Crude oil stocks increased against expectations, while prices fell slightly below the moving average

    by VT Markets
    /
    Aug 13, 2025

    US crude oil inventories rose by 3.036 million barrels, contrasting with a forecasted decrease of 0.275 million barrels. Distillate inventories increased by 0.714 million barrels, slightly below the anticipated rise of 0.725 million barrels.

    Gasoline inventories saw a reduction of 0.792 million barrels, while expectations were for a 0.693 million barrel decrease. Cushing inventories increased by 0.045 million barrels from the prior week.

    Current Crude Oil Price Overview

    The crude oil price is trading lower by around $0.23, at $62.90. It remains with a downward trend, staying below the 100-day moving average of $64.77.

    The surprise increase in crude oil inventories is a significant bearish signal for the market. Expectations were for a draw, but we instead received a build of over 3 million barrels. This suggests that demand is weaker than anticipated as we head towards the end of the summer season.

    This report confirms a trend we’ve seen developing, as recent global manufacturing data has been soft, particularly in Europe. U.S. crude production has also remained robust, holding steady near 13.4 million barrels per day according to the latest figures, which adds to the supply pressure. The slight draw in gasoline is not enough to offset the overwhelmingly negative crude oil data.

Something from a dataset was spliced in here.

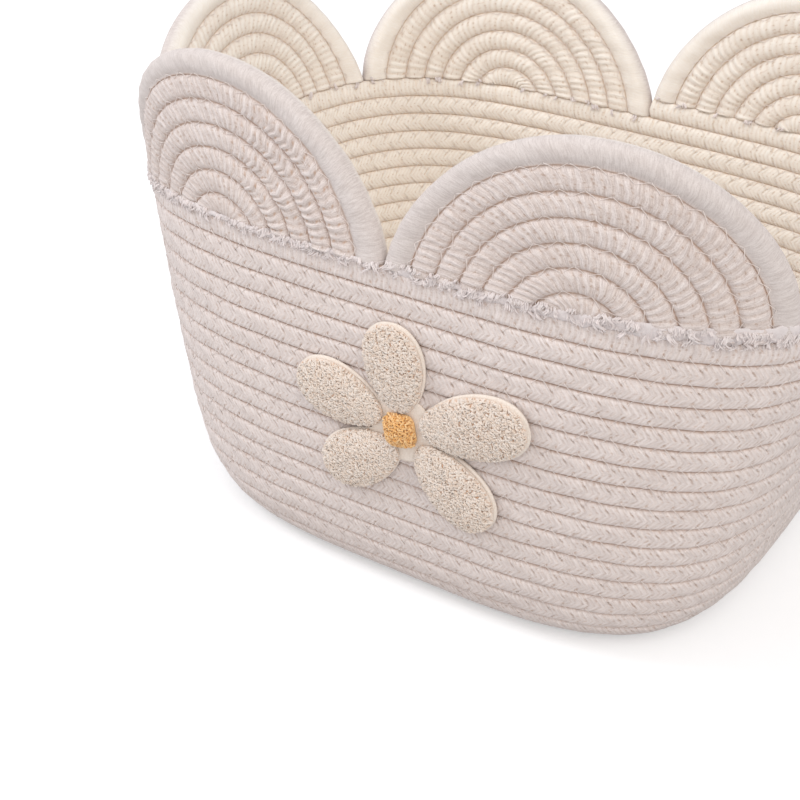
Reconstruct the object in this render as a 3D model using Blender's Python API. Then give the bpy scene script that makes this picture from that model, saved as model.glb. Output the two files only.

    With the price currently trading below the 100-day moving average of $64.77, that level now acts as a ceiling. This technical weakness, combined with the poor fundamental data, reinforces a negative outlook for the coming weeks. We view any rallies toward this resistance level as potential opportunities to initiate bearish positions.

    Trading Strategy Considerations

    For derivative traders, this environment favors strategies that profit from falling or stagnant prices. We are seeing increased interest in buying September put options with strike prices around $60 and $58. This provides a clear way to bet on further downside with a defined risk.

    Another approach we are considering is the bear call spread. By selling a call option near the current price and buying a higher-strike call for protection, traders can collect a premium. This strategy is profitable if the price of crude oil moves down, sideways, or only slightly up.

    We are reminded of the price action from the autumn of 2024, when a series of unexpected inventory builds led to a sharp correction in the fourth quarter. While every market is different, this historical pattern suggests caution is warranted. The market appears to be oversupplied for now, and it will take a significant catalyst to change that view.